(What you have to do) Starting at the line that has "them stays open" and stopping after the line that has "cad_parts[node].hide_render = cad_parts[node].hide_viewport", reproduce the listing below exactly; omit everything else.
___
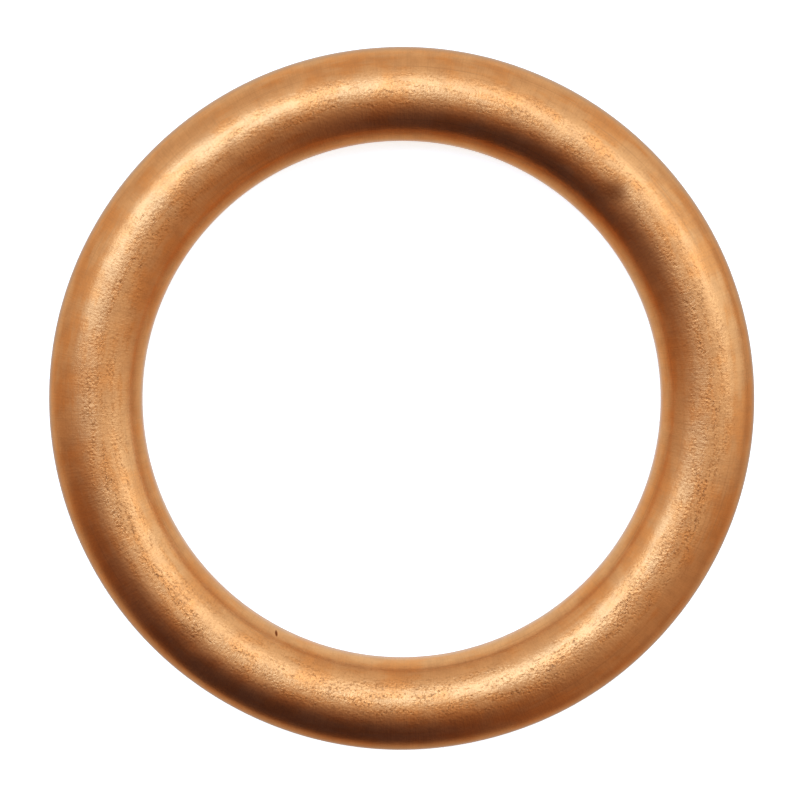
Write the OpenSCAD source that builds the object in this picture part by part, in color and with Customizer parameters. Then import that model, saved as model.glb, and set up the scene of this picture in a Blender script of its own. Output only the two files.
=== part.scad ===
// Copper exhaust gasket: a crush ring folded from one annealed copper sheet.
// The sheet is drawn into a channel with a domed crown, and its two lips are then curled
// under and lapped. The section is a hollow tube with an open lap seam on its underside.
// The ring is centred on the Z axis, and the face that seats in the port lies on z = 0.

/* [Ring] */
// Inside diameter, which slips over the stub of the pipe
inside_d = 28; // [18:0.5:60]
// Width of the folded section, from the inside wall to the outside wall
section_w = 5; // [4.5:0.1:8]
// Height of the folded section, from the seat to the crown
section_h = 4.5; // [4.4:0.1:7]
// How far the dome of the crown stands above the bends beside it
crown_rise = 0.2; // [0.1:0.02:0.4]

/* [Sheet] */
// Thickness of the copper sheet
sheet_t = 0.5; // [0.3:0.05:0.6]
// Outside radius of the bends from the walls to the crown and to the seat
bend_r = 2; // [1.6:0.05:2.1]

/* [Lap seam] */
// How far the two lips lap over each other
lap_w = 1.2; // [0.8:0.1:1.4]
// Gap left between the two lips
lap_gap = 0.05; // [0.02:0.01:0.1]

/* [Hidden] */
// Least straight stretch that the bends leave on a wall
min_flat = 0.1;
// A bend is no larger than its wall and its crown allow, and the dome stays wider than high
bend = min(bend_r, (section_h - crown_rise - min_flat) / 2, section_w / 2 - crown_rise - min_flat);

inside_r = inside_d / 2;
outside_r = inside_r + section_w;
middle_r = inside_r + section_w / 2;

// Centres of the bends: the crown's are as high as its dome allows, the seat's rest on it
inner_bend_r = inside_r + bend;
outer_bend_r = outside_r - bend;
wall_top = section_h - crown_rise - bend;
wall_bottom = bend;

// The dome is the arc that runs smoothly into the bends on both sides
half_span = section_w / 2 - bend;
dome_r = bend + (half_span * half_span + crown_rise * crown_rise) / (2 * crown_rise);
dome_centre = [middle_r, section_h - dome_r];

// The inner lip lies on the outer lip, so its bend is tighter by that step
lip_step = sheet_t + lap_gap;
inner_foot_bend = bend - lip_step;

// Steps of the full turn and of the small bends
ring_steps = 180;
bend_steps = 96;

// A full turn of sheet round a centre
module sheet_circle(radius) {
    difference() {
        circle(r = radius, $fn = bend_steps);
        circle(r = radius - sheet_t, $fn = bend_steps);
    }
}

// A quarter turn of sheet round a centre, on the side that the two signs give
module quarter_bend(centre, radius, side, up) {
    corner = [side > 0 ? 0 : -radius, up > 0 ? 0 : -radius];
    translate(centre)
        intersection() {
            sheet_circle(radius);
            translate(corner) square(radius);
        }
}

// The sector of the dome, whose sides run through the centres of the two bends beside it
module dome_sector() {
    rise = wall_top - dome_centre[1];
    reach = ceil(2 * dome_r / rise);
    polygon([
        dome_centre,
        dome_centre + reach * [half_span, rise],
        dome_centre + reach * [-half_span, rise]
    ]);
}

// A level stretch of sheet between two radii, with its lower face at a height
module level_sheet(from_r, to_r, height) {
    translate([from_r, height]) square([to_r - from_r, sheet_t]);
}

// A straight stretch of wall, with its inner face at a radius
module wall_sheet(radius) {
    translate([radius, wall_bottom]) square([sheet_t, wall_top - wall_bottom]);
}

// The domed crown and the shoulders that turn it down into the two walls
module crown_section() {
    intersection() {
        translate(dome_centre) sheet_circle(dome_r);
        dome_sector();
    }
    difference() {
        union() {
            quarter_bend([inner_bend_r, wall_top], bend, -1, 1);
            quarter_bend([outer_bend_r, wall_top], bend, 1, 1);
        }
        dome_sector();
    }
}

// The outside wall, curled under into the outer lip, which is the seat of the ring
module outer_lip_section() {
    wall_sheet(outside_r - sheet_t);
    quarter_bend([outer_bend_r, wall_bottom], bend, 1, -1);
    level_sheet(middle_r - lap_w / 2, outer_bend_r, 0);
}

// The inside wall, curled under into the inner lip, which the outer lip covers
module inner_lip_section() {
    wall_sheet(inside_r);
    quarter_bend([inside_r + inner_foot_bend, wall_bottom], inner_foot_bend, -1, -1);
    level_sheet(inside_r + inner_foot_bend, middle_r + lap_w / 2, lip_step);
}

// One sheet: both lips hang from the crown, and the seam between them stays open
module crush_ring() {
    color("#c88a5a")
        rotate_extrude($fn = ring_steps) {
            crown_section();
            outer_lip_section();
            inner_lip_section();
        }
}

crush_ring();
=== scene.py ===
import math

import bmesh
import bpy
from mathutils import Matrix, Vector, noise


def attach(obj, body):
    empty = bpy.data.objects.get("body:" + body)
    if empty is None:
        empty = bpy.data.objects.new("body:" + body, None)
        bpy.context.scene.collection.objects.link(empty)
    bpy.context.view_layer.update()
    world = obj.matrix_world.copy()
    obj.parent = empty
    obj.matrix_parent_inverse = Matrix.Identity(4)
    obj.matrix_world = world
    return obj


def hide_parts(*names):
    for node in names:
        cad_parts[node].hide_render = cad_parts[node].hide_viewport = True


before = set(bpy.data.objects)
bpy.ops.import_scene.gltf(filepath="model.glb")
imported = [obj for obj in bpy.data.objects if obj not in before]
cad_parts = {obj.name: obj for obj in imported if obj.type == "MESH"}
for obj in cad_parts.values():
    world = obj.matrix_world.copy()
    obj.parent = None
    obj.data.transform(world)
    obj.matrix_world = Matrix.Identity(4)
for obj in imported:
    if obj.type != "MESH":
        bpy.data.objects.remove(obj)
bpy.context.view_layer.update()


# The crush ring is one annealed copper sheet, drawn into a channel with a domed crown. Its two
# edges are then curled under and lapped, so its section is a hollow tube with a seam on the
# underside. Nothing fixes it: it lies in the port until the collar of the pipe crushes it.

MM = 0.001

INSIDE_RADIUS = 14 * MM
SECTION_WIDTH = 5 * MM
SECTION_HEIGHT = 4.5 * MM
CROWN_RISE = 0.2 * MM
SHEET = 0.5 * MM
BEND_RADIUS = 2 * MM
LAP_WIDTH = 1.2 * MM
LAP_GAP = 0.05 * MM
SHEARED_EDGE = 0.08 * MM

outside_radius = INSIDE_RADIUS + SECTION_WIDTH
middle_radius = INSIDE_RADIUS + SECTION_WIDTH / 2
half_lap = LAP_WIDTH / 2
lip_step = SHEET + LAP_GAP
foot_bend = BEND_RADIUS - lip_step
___
(Task result)
// One sheet: both lips hang from the crown, and the seam between them stays open
module crush_ring() {
    color("#c88a5a")
        rotate_extrude($fn = ring_steps) {
            crown_section();
            outer_lip_section();
            inner_lip_section();
        }
}

crush_ring();
=== scene.py ===
import math

import bmesh
import bpy
from mathutils import Matrix, Vector, noise


def attach(obj, body):
    empty = bpy.data.objects.get("body:" + body)
    if empty is None:
        empty = bpy.data.objects.new("body:" + body, None)
        bpy.context.scene.collection.objects.link(empty)
    bpy.context.view_layer.update()
    world = obj.matrix_world.copy()
    obj.parent = empty
    obj.matrix_parent_inverse = Matrix.Identity(4)
    obj.matrix_world = world
    return obj


def hide_parts(*names):
    for node in names:
        cad_parts[node].hide_render = cad_parts[node].hide_viewport = True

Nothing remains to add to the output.